On my initial visit, our waitress was barely into her introductory spiel when the words "farm-to-table" came rolling along. This is not a bad thing — who doesn't want their squash sourced from a local farm and their steak raised on a nearby pasture?

But experienced diners will pause when confronted with any such fashionable phrase, as there's potential for plenty of cringeworthy navel-gazing.

Mercifully, Avenues Proper stops short of calling itself a gastropub, a term I'd happily seal in the next empty beer barrel and hurl into the Great Salt Lake.

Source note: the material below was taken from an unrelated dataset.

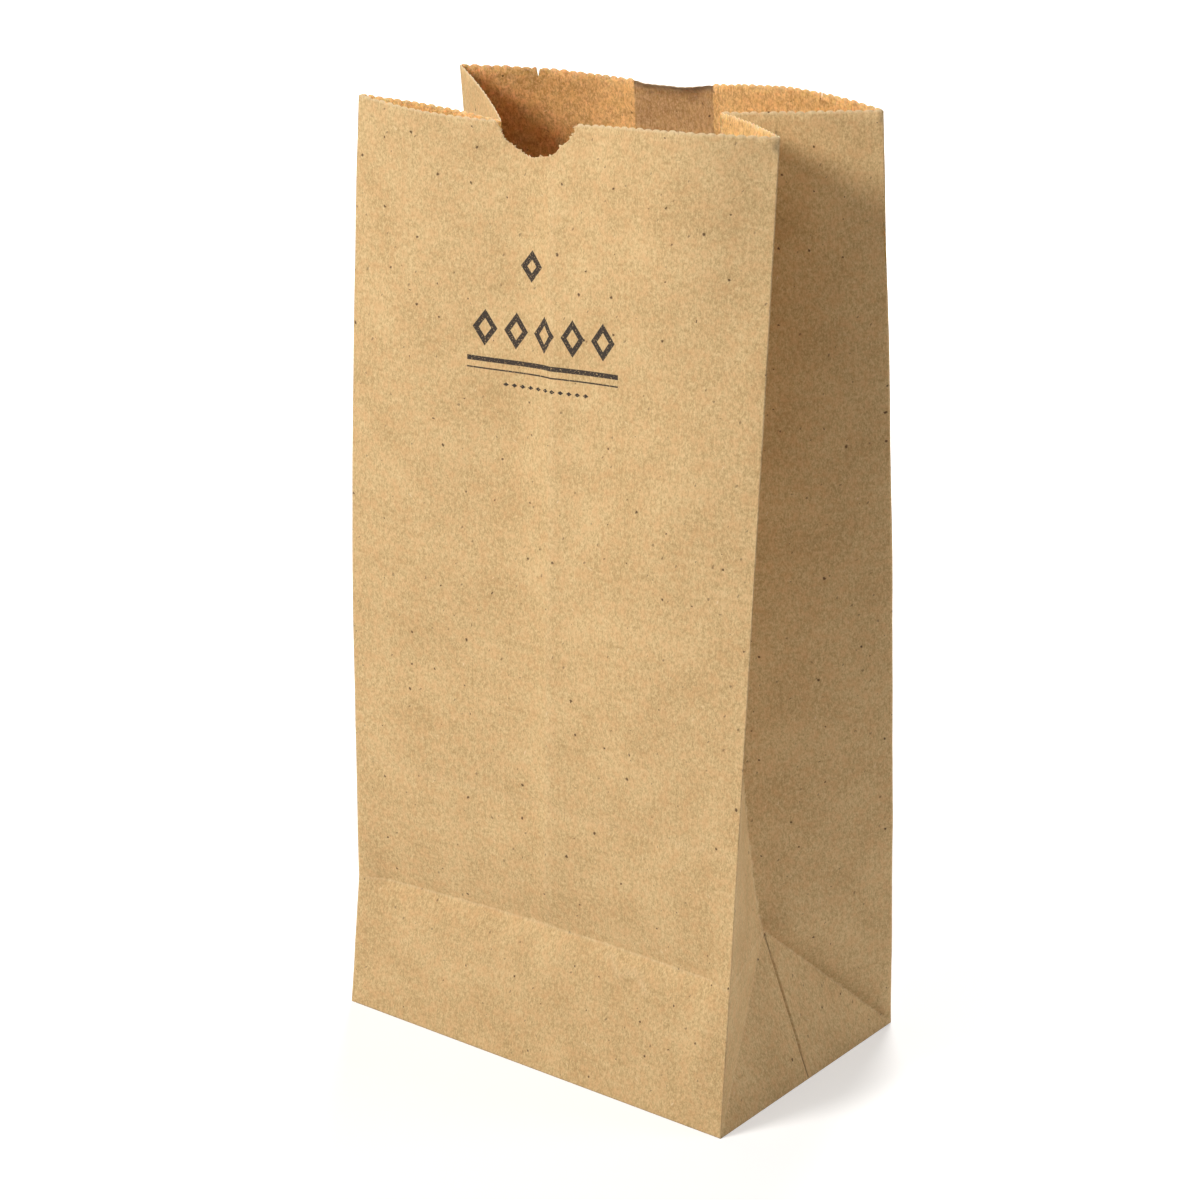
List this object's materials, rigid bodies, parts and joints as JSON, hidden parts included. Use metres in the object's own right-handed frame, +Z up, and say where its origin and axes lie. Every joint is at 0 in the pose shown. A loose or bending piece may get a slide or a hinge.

It is first and foremost a restaurant. Yes, it brews its own small-batch beers, but it wants your dining dollars first and your boozy bucks second.

Avenues Proper offers 12 beers on tap, four brewed in house, the remainder from other Utah brewers. There's plenty more by the bottle, and the full service bar also affords wine and cocktails. In poaching Rio Connelly from Epic Brewing, Avenues Proper's selections are already very drinkable. A small-batch gose was the only sour note— quite literally —too tart and salty to enjoy more than a sample pour ($1). A standout was the creamy "nitro" Irish Red Ale. All pints are $5 and pitchers $14.

The food kicks off with a "bites" section — a half-dozen items, priced for imbibers to drop by and remain DABC compliant. Duck-fat popcorn ($3) leaps off the menu and was lighter than I expected — lifted by a hit of sweet fennel pollen. Less subtle, but still perfect bar fodder, were the daily pickles ($3) — which on this day were a trio of cippolini onions, spicy kimchi and sliced gherkins. Like several dishes on the menu, the exact makeup of the dish changes often.

The small-plates and salads section of the menu can be enjoyed as appetizers or a tapas meal. Fresh beets are currently brightening the menu. A warm beet bruschetta with goat cheese ($8) and a beet salad with roasted beets, arugula, spiced walnuts and orange vinaigrette ($10) showcased the farm-to-table concept. I even discovered beet ice cream sitting alongside a slice of rich goat cheese buttermilk pie ($8) for dessert one night.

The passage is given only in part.